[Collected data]
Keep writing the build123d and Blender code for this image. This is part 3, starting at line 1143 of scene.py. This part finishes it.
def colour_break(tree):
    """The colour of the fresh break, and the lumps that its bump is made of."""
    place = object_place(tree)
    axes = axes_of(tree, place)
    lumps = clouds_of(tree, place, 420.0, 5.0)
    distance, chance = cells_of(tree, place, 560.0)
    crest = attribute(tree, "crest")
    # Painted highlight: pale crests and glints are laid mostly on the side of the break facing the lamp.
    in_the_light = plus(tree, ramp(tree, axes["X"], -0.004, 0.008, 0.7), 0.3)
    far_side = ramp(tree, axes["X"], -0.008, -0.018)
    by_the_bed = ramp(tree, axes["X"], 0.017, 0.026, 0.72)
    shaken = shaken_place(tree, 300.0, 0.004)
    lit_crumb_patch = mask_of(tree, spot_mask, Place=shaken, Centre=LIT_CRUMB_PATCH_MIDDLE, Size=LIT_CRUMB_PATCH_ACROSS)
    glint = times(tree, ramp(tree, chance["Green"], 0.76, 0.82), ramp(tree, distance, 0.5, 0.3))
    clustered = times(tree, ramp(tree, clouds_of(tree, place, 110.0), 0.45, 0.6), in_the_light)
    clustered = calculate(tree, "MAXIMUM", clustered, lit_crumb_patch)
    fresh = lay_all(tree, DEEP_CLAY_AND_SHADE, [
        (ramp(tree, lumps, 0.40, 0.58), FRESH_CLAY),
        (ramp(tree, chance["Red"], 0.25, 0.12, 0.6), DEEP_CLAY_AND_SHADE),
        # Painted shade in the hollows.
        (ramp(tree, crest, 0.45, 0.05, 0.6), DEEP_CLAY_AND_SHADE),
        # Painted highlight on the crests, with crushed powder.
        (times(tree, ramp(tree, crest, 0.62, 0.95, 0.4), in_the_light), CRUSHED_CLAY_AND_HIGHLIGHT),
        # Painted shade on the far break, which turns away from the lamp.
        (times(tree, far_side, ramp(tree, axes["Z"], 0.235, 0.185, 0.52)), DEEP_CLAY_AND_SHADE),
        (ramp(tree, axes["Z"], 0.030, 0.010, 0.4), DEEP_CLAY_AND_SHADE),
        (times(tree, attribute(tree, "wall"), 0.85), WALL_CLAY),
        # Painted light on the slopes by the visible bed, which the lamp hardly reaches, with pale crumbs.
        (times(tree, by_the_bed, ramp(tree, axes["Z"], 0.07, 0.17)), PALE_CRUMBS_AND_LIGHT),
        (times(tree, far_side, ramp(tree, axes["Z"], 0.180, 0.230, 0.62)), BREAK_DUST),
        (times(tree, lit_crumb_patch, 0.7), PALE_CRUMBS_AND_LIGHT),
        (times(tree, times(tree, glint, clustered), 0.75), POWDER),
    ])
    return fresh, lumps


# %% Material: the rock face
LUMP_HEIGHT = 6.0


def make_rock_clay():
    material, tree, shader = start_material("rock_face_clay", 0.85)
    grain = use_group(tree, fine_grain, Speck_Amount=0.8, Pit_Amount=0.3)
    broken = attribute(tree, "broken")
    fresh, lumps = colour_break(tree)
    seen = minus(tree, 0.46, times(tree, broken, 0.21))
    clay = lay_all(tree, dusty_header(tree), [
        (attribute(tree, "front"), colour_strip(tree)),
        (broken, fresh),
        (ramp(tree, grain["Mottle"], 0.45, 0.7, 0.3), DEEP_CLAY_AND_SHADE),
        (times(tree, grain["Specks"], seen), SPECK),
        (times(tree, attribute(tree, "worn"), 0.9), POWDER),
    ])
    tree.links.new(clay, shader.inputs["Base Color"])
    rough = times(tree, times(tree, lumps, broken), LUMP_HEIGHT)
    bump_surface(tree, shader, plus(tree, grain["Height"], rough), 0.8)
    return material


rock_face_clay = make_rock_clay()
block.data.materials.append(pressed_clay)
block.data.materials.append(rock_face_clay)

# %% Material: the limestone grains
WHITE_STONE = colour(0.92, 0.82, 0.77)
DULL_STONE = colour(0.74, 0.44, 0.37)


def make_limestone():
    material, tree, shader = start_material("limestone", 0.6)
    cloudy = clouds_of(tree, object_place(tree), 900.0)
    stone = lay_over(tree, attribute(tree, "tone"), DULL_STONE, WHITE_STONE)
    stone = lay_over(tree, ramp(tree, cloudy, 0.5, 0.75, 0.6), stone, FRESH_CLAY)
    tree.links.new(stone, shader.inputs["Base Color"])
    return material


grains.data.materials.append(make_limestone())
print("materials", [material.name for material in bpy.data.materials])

...

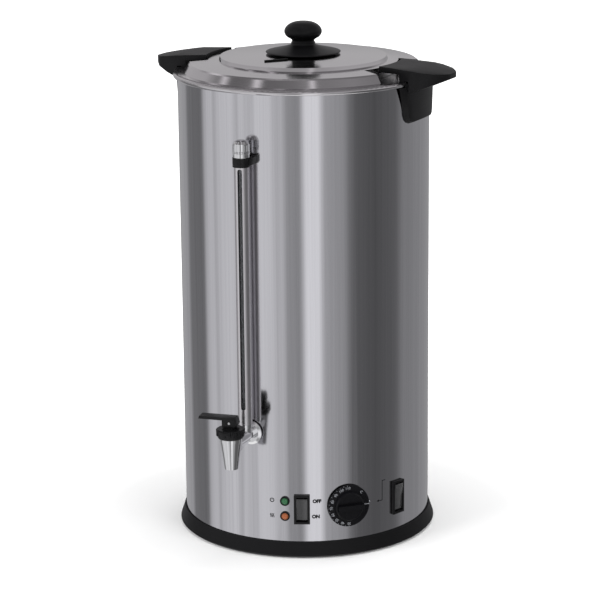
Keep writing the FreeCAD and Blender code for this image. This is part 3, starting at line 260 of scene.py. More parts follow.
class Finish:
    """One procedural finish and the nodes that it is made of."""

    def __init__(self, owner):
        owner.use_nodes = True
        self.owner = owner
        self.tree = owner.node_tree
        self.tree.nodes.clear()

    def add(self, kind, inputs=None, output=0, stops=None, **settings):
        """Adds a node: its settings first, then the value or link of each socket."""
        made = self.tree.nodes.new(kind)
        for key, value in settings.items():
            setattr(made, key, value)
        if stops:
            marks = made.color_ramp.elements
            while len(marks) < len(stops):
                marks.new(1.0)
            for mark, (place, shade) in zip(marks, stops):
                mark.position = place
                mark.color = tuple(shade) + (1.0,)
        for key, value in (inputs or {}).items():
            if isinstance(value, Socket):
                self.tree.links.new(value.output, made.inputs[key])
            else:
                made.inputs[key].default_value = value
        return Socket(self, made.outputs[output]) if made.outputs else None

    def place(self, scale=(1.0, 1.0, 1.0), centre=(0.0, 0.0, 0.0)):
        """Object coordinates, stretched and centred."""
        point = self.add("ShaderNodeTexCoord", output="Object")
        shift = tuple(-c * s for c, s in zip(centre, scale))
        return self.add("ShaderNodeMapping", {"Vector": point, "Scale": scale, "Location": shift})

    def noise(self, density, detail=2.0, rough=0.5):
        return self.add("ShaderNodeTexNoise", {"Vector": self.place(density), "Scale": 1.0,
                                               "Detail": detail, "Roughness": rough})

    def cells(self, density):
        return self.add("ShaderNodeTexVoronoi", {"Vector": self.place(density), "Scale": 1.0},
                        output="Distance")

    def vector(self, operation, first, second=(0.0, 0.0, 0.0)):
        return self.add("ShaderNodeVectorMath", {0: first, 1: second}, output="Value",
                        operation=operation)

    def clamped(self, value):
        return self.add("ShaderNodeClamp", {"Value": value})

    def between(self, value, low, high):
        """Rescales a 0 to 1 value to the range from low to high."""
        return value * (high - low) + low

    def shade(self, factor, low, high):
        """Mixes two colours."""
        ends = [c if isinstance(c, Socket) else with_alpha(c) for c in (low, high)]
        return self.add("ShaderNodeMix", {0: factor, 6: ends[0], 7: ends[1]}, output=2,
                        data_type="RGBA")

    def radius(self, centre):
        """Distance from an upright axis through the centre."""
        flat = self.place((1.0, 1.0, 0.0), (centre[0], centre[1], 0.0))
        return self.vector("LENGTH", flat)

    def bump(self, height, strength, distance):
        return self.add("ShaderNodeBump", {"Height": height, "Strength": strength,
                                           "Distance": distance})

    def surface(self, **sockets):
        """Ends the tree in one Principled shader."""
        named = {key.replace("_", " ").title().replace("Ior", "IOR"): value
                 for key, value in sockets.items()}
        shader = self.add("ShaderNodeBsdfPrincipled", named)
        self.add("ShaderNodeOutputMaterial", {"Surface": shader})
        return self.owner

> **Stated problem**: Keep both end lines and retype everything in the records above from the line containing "Keep writing the FreeCAD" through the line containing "procedural finish and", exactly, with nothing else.

> **Correct answer**:
Keep writing the FreeCAD and Blender code for this image. This is part 3, starting at line 260 of scene.py. More parts follow.
class Finish:
    """One procedural finish and the nodes that it is made of."""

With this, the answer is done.